Barber willing to sell his kidney for hip surgery fees

Mwangi at his Gatundu home during the interview. / NGANGA THAIRU
Mwangi at his Gatundu home during the interview. / NGANGA THAIRU

Until September 1999, Joseph Kimani Mwangi was leading a normal life and fending for his family as a barber in Gatundu town. All this changed one day in Nakuru town, when a boda boda he was riding on as a passenger was struck by a car in a hit-and-run accident, damaging his hip joint.

The accident left Mwangi, 52, hospitalised for three years at the Nakuru Provincial General Hospital. His left leg became immobilised since the doctors concentrated on the right leg, where the injuries were more visible.

After visiting various hospitals from Kijabe to Kikuyu, it was at Voi that he was diagnosed with a hip joint problem and a crack. The doctor consulted his colleagues in Britain, who in turn recommended a hospital in Haifa, Israel, with the facilities to treat Mwangi’s condition.

Speaking at his Gatundu home, Mwangi showed the Star a copy of a medical report signed by Barry Varkel, the patient care manager of Shemer Medical Care in Israel. The treatment required Sh1.7 million, including travel and admission expenses.

Mwangi has been living with pain and raising the required amount has been difficult. Two fundraisers have only succeeded in raising Sh31,000. Former Gatundu MP Jossy Ngugi had promised to take care for his treatment before his sudden death in 2014, Mwangi says.

Now the father of eight is so desperate, he is offering to sell one of his kidneys to meet the expenses of replacing the damaged hip joint. “I am ready to offer one of my kidneys to any willing buyer since I have gone through a lot of suffering and I'm forced to rely on well wishers for support,” Mwangi says.

Mwangi’s wife Jacinta Njeri says the family has gone through tough times since the accident. Njeri, a housewife, says she has been had to become the family’s sole breadwinner. Life gets harder when her husband experiences unbearable pain, as the whole family is forced to spend the night at his bedside, comforting and praying for him.

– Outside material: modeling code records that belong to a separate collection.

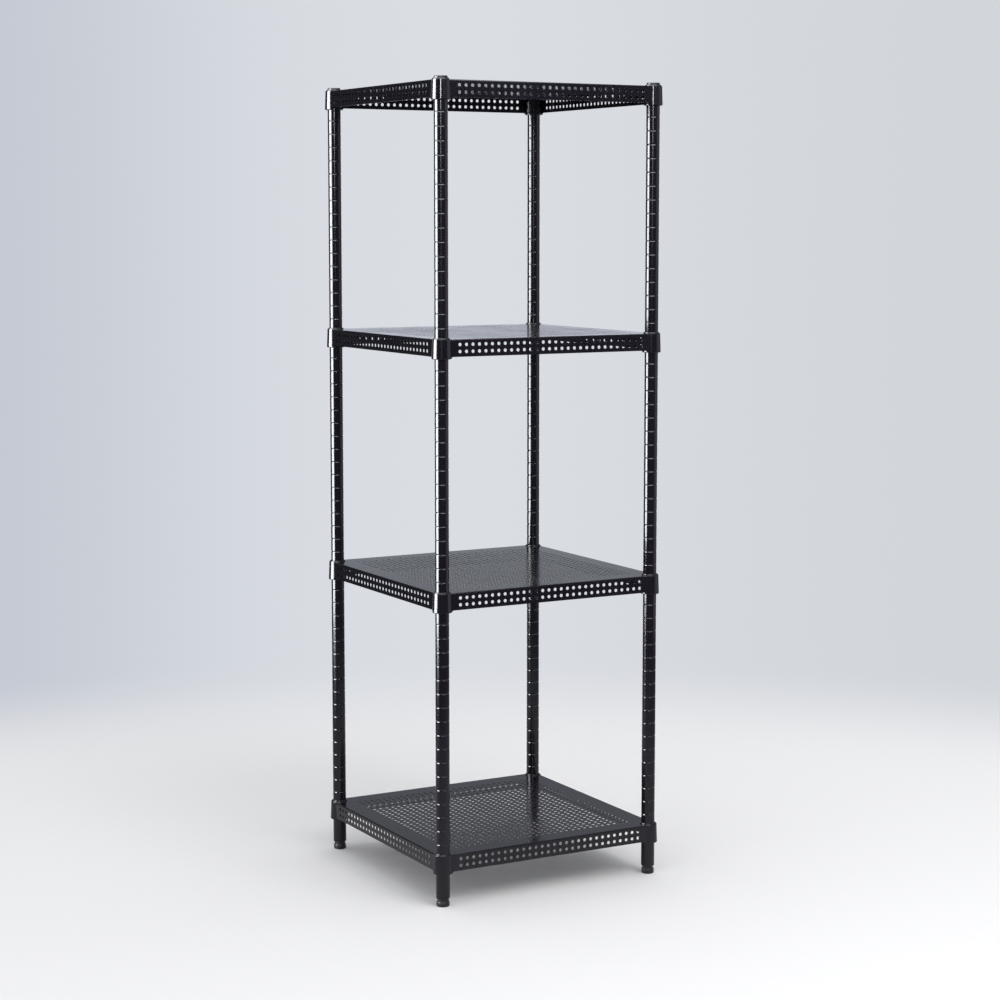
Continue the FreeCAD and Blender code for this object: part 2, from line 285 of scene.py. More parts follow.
def powder_coat(name, dark, light, rough_low, rough_high, dust_and_sheen):
    """Glossy powder coat on steel: orange peel, patchy gloss, and a dusting plus painted sheen on
    level faces.
    """
    nodes = Nodes(name)
    peel = nodes.cells(scale=620)
    grain = nodes.noise(scale=2600, detail=2)
    patches = nodes.noise(scale=9, detail=4)
    handling = nodes.noise(scale=38, detail=5, roughness=0.7)
    tone = nodes.colours((nodes.span(patches, "Fac", low=0, high=1), "Result"), dark, light)

    # Upward faces get lighter in specks: partly a dusting, partly a painted sheen standing in for
    # grazing reflection.
    facing = nodes.add("ShaderNodeNewGeometry")
    upward = nodes.add("ShaderNodeSeparateXYZ")
    nodes.link(facing, "Normal", upward, "Vector")
    level = nodes.span(upward, "Z", low=0, high=dust_and_sheen, start=0.6, stop=1.0)
    specks = nodes.span(handling, "Fac", low=0.35, high=1.0, start=0.35, stop=0.72)
    dust_and_sheen_mask = nodes.combine((level, "Result"), (specks, "Result"), "MULTIPLY")
    dust_and_sheen_tone = nodes.add("ShaderNodeMix", data_type="RGBA")
    nodes.link(dust_and_sheen_mask, "Value", dust_and_sheen_tone, "Factor")
    nodes.link(tone, "Result", dust_and_sheen_tone, "A")
    dust_and_sheen_tone.inputs["B"].default_value = DUST_AND_SHEEN_COLOUR
    nodes.link(dust_and_sheen_tone, "Result", nodes.shader, "Base Color")

    gloss = nodes.span(patches, "Fac", rough_low, rough_high)
    rubbed = nodes.span(handling, "Fac", low=-0.02, high=0.02)
    rough = nodes.combine((gloss, "Result"), (rubbed, "Result"))
    nodes.link(rough, "Value", nodes.shader, "Roughness")
    nodes.bumps([
        (peel, "Distance", 0.08, 0.05 * MM),
        (grain, "Fac", 0.05, 0.01 * MM),
    ])
    nodes.set(Specular_IOR_Level=0.5, IOR=1.5)
    return nodes.material


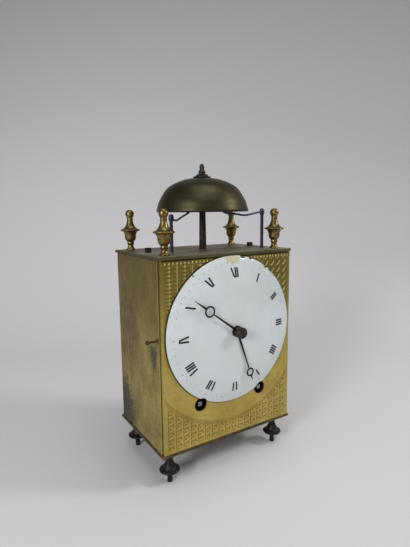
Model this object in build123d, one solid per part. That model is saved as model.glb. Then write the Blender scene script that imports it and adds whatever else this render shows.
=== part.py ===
from build123d import *
import os
from math import atan2, cos, degrees, hypot, pi, radians, sin, sqrt

# A small spring-driven lantern clock: a brass case on four turned feet, an enamel dial,
# a bell on a post with two hammers under it, and a movement between two plates.
#
# Frame of this file: millimetres, +Z up, the dial faces -Y, +X is to the right of the dial.
# Heights in the case are counted from the upper face of the bottom plate, and depths (Y)
# from the middle of the case. The last lines move every piece to the part's own frame,
# whose origin is on the floor under the middle of the whole clock.

# ---------------------------------------------------------------- case
CASE_WIDTH = 130.0            # over the outer faces of the two side doors
CASE_DEPTH = 85.0             # front of the front plate to the back of the rear door
CASE_HEIGHT = 153.0           # between the bottom plate and the top plate
PLATE_THICKNESS = 2.4         # bottom plate and top plate
PLATE_OVERHANG = 0.5          # how far both plates stand out past the case
FRONT_PLATE_INSET = 0.8       # side edge of the front plate, inside the doors' outer faces
FRONT_PLATE_THICKNESS = 1.5
CORNER_INSET_X = 10.7         # axes of feet, corner pillars and finials, from the plates' edges
CORNER_INSET_Y = 10.6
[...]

“I was initially reluctant when he disclosed to me his wish to sell one of his body organs but if this will give us relief as a family, then I have no objection,” says Njeri, who has now developed stomach ulcers due to the stress she has gone through for 13 years.

The housewife, who maintains her family through menial jobs in neighbouring farms, says two of her children were forced to drop from school at class six due to the overwhelming burden of maintaining the family and meeting the medical expenses of her husband, who has to attend clinics regularly.